The Road Ahead: All Eyes on the R2
For Rivian, the legal fight is over. But the real battle—the one that decides its survival—is still ahead.
Everything now hinges on the R2, the upcoming crossover meant to take Rivian mainstream. Priced below $50,000, it’s designed to compete directly with Tesla’s Model Y and the wave of affordable EVs flooding out of China. Rivian wants to produce 400,000 of them per year by the end of the decade. That’s an ambitious goal for a company that’s still losing money on every truck it builds.
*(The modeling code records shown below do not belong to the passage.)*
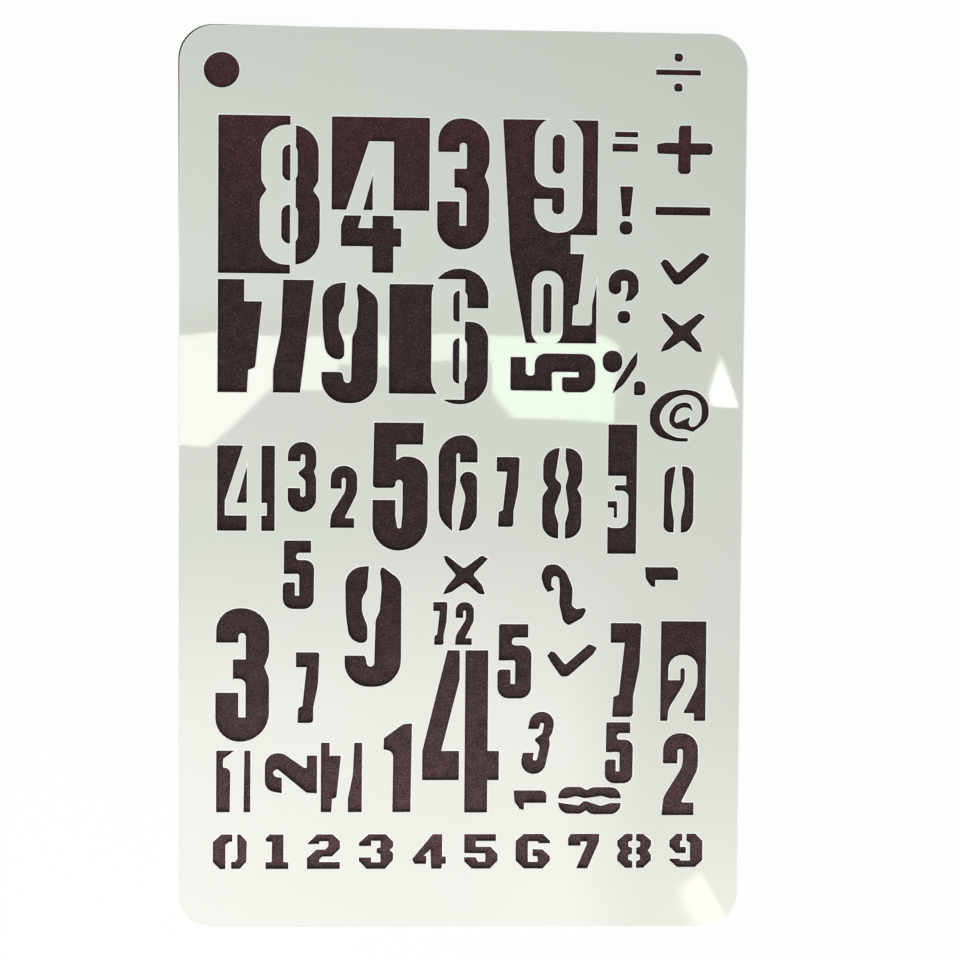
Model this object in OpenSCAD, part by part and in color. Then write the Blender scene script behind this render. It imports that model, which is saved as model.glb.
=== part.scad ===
// Lettering stencil: one thin sheet of plastic with a hanging hole and cut-out numerals and signs.
// The sheet lies flat: X runs across it, Y up it, Z through it, with the origin under its centre.

/* [Sheet] */
// Width of the sheet
sheet_w = 113; // [112:0.5:120]
// Height of the sheet
sheet_h = 180; // [178:0.5:190]
// Thickness of the sheet
sheet_t = 0.5; // [0.3:0.05:0.8]
// Radius of the sheet's four corners
corner_r = 7; // [3:0.5:10]

/* [Hanging hole] */
// Diameter of the hanging hole
hole_d = 7; // [4:0.5:8]
// Distance from the left edge to the middle of the hanging hole
hole_from_left = 8.3; // [7:0.1:12]
// Distance from the top edge to the middle of the hanging hole
hole_from_top = 8.8; // [7:0.1:12]

/* [Cut-outs] */
// Height of the plain numerals in the bottom row
row_h = 7; // [5:0.1:7.5]
// Height of the bottom row's foot line above the bottom edge
row_foot = 12; // [8:0.1:12]
// Largest gap between a rounded edge and the flats that make it
curve_gap = 0.025; // [0.01:0.005:0.1]

/* [Hidden] */

// How far a cutting shape runs past both faces of the sheet
past = 1;
// How far a reversed numeral runs past the edge of its dark block, so that it stays tied to the sheet
tie = 0.6;
// Width of the pale strip that parts a block from the dark half of a numeral on its edge
bridge = 1.1;

// ROUNDED OUTLINES
// An outline is a list of corners [x, y, radius], taken in order round the shape.

function flat(p) = [p.x, p.y];
function between(a, b) = norm(flat(b) - flat(a));
function heading(a, b) = atan2(b.y - a.y, b.x - a.x);

// Signed turn of the outline at p, from -180 to 180 degrees
function turn_at(a, p, b) =
    let (turn = heading(p, b) - heading(a, p))
    turn > 180 ? turn - 360 : turn < -180 ? turn + 360 : turn;

// Length of edge that the corner's full radius would use up on each side
function reach(a, p, b) = p.z * abs(tan(turn_at(a, p, b) / 2));

// Two corners that share a short edge split it in proportion
function share(edge, own, other) = own + other > edge ? edge * own / (own + other) : own;

// Points of one rounded corner
function corner(before, a, p, b, after) =
    let (
        own = reach(a, p, b),
        used = min(share(between(a, p), own, reach(before, a, p)),
                   share(between(p, b), own, reach(p, b, after)))
    )
    used < 0.001 ? [flat(p)] :
    let (
        turn = turn_at(a, p, b),
        side = sign(turn),
        r = used / abs(tan(turn / 2)),
        course = heading(a, p),
        start = flat(p) - used * [cos(course), sin(course)],
        middle = start + side * r * [-sin(course), cos(course)],
        step = 2 * acos(1 - min(curve_gap / r, 0.5)),
        count = ceil(abs(turn) / step)
    )
    [for (k = [0 : count])
        let (angle = course - side * 90 + turn * k / count)
        middle + r * [cos(angle), sin(angle)]];

function rounded(corners) =
    let (n = len(corners))
    [for (i = [0 : n - 1])
        each corner(corners[(i + n - 2) % n], corners[(i + n - 1) % n], corners[i],
                    corners[(i + 1) % n], corners[(i + 2) % n])];

// FIGURES
// Each figure is drawn on a grid that is 100 units high, as one outline for each separate cut.

// Heavy condensed numerals, already bridged where a middle would drop out
condensed_0 = [
    [[17.5, 99.5, 0], [11.5, 58, 25], [11.5, 44, 25], [16, 18, 6], [15.5, 0.5, 0], [0, 0.5, 11],
     [1, 99.5, 16]],
    [[27.2, 100, 0], [45, 100, 15], [45, 14, 24], [36, 1.5, 9], [26.4, 0, 0], [26.4, 20.8, 8],
     [31.5, 43, 25], [31.5, 66, 25], [27.6, 88, 8]]];
condensed_1 = [
    [[31.7, 100, 0], [22, 99.5, 14], [0.5, 83.5, 2], [0, 70.8, 1], [11, 69, 8], [10.4, 0, 0], [30.6, 0, 0]]];
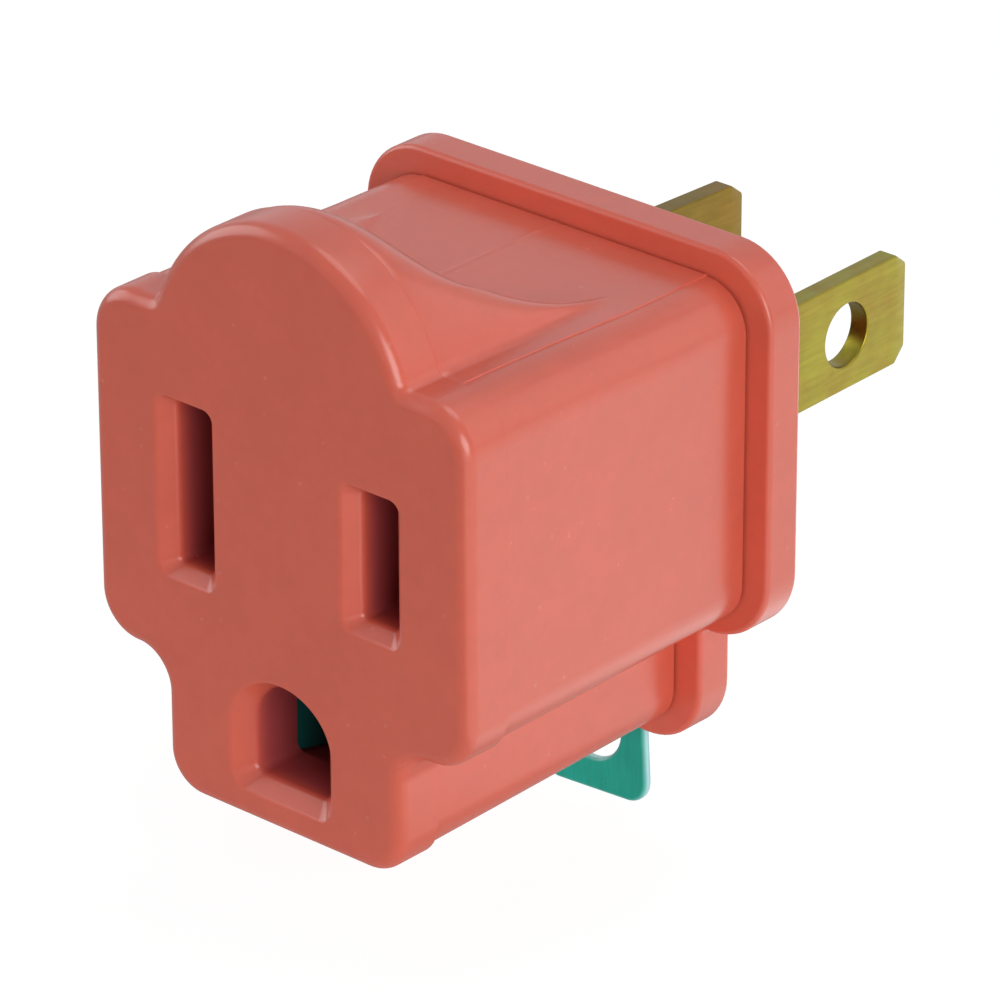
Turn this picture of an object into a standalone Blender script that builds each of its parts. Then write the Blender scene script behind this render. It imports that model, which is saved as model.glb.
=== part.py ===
# Grounding plug adapter: a three-slot socket face in front, two flat blades behind
# and a ground tab with a screw hole hanging below.
# Metres. The wall plane is y = 0, the blades point along +Y, the socket face looks along -Y, +Z is up.
# The origin is the middle of the rear cover's back face, level with the blades.

import math

import bmesh
import bpy

# Depths along Y
body_depth = 0.0243            # wall plane to socket face
slab_depth = 0.0030            # front slab that carries the full face outline
face_wall = 0.0040             # wall behind the socket face
cover_thickness = 0.00245
tongue_length = 0.0006         # lip on the housing's rear end that sits in the cover

# Gaps left between pieces: the closed joint between housing and cover, and everywhere else
joint_gap = 0.00015
clearance = 0.00025

# Front face outline
face_half_width = 0.01285
shoulder_height = 0.0100
face_underside = -0.00995      # underside of the wide block
lobe_setback = 0.00470         # side of the wide block to side of the lobe
lobe_bottom = -0.0174
face_corner_radius = 0.0027
lower_corner_radius = 0.0026   # below the wide block, on slab and body
inner_fillet = 0.0021          # hollow corner between block and lobe
lobe_corner_radius = 0.0023
face_edge_radius = 0.00085
least_flat = 0.0001            # left straight between the lower corner and the hollow one

# Dome above the shoulders, and the scoop behind it
dome_setback = 0.0041          # side of the block to side of the dome
dome_centre_height = 0.0075
dome_root_fillet = 0.0006
deck_height = 0.00948          # flat top of the body behind the scoop
scoop_length = 0.0086          # seam to the scoop's foot, on the centre line
scoop_spread = 0.0020          # how much later the scoop ends at its sides
scoop_half_width = 0.0062      # where that spread is measured
scoop_spread_end = 0.0078      # outside this the foot stays as late as it is here
scoop_spread_power = 4.0
scoop_start_power = 2.0        # higher holds the dome level for longer
scoop_foot_power = 2.3         # higher lays the foot flatter on the deck
scoop_side_power = 1.4         # the same at the sides, where the foot is a crease

# Body behind the slab
seam_step = 0.00015            # the body is this much smaller than the slab
body_corner_radius = 0.0026
side_draft = 0.00030           # further taper of the block's sides from seam to cover
lobe_draft = 0.00015           # the same for the lobe; the underside stays level
tongue_inset = 0.0008          # tongue's outline inside the body's

# Rear cover
cover_side_overhang = 0.00155  # beyond the block
cover_lobe_overhang = 0.00165  # beyond the lobe's sides
cover_top_overhang = 0.00150   # above the deck
cover_wing_overhang = 0.00095  # below the block
cover_lobe_drop = 0.0010       # below the lobe
cover_corner_radius = 0.0039
cover_lobe_corner_radius = 0.0036
cover_edge_radius = 0.00045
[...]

But the market Rivian faces today is colder and far less forgiving than the one that cheered its IPO. EV demand has softened. Government incentives are fading. And competitors, from Detroit to Shenzhen, are racing ahead. Rivian’s Amazon van contract still provides steady revenue, but it’s also a double-edged sword—dependable, yet dangerously concentrated.
The $250 million Rivian just handed over isn’t merely a settlement—it’s the cost of a second chance. The company has bought itself a bit of time, but not much margin for error. Whether that investment pays off will depend on what happens next, not in courtrooms, but on the factory floor in Normal, Illinois. That’s where the R2’s story—and Rivian’s future—will be written.
The Bottom Line
Rivian’s massive payout might sting, but it’s not a death sentence. It clears a cloud that’s hung over the company for three years and frees its leadership to focus entirely on execution. Investors will now judge Rivian not by what it promised in 2021, but by what it can deliver in 2026.
The company’s survival rests on one question: can the R2 finally turn Rivian’s dream of building the ultimate electric adventure vehicle into a business that actually makes money?
If it can, this $250 million settlement will someday look like a small price to pay for redemption. If it can’t, it will go down as the moment Rivian bought itself time—only to waste it.